Le Figaro : La nouvelle majorité sera-t-elle durablement sensible à vos préoccupations : l'Union européenne, la sensibilité sociale et l'ouverture politique ?

Dominique Baudis : Dans cette majorité, coexistent des nuances et des sensibilités différentes. Cela est tout à fait naturel dans un ensemble qui rassemble 480 élus. Lorsque j'analyse les axes essentiels de la politique que se fixent le premier ministre et son gouvernement, que ce soit sur l'engagement européen, la prise en compte des solidarités sociales et la lutte contre le chômage, je puis dire que ce que j'ai entendu jeudi de la part de M. Balladur est extrêmement positif.

Le Figaro : Une des réformes prioritaires définies dans ce discours d'investiture est la réforme du Code de la nationalité. Après la constitution d'un gouvernement à forte participation centriste, n'est-ce pas une concession faite à la frange plus « droitière » ou « nationaliste » de la nouvelle majorité ?

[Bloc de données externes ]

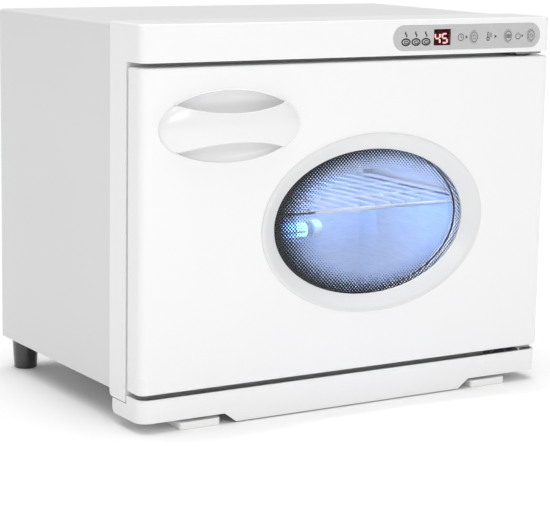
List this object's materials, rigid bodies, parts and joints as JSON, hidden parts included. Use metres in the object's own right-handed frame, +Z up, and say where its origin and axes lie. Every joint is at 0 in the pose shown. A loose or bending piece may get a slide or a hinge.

Dominique Baudis :  C'est, tout au contraire, l'un des points de passage obligé pour parvenir à une intégration réussie. La France peut et doit réussir l'intégration, il n'y a pas d'autre alternative. Mais cette tâche est immense, et l'on ne peut faire n'importe quoi. Jusqu'à présent, on n'a pas su traiter ce problème comme il le fallait. Il suffit de rappeler la situation des harkis qui ont choisi la France depuis 30 ans, mais qui sont encore loin d'être intégrés.

Nous avons une mission urgente à remplir ; il faut arrêter l'immigration clandestine, et réussir l'intégration des personnes et des familles étrangères qui sont déjà sur notre territoire en situation régulière. Mais attention : notre capacité d'intégration serait saturée si l'immigration continuait à augmenter au même rythme que ces dernières années.

Le Figaro : Vos amis centristes, à l'Assemblée, avaient conditionné leur retour dans un groupe UDF unique à l'Assemblée à la solidarité des députés UDF sur votre candidature au « perchoir ». Près d'une trentaine de voix vous ont manqué. N'êtes-vous pas inquiet par ce manque de cohésion, à l'UDF, au moment des choix décisifs ?

Dominique Baudis : D'un côté, il y avait le RPR qui a voté de façon disciplinée et cohérente en soutenant unanimement son candidat, de l'autre, il s'est trouvé une petite aile de l'UDF qui n'a pas voulu me porter ses suffrages, probablement en raison de mes engagements et de mes convictions européennes.

Le Figaro : Les centristes pourront-ils faire entendre leur différence ? N'ont-ils pas intérêt à organiser un certain type d'autonomie parlementaire ?

Dominique Baudis : Nous serons constructifs ; il s'agit de faire entendre nos convictions plus que de cultiver nos différences.

Dans la mesure où nos convictions et nos valeurs sont représentées au gouvernement par la présence de plusieurs ministres issus de notre famille politique, et que nous retrouvons nos aspirations dans les grands axes du discours du Premier ministre, comme l'idée d'ouverture, de tolérance, d'Europe sociale, il n'y a aucune raison pour que nous inventions des différences. Tant que nos valeurs feront partie du programme et des actions du gouvernement d'Édouard Balladur, nous le soutiendrons activement.

Mais, à présent, au-delà du discours il faut entrer dans l'action. Les députés centristes qui appartiennent à la nouvelle majorité dans le cadre de I'UDF rempliront leur mission en exprimant les attentes des citoyens et en accompagnant et en soutenant le gouvernement dans son travail pour atteindre les objectifs fixés par Édouard Balladur.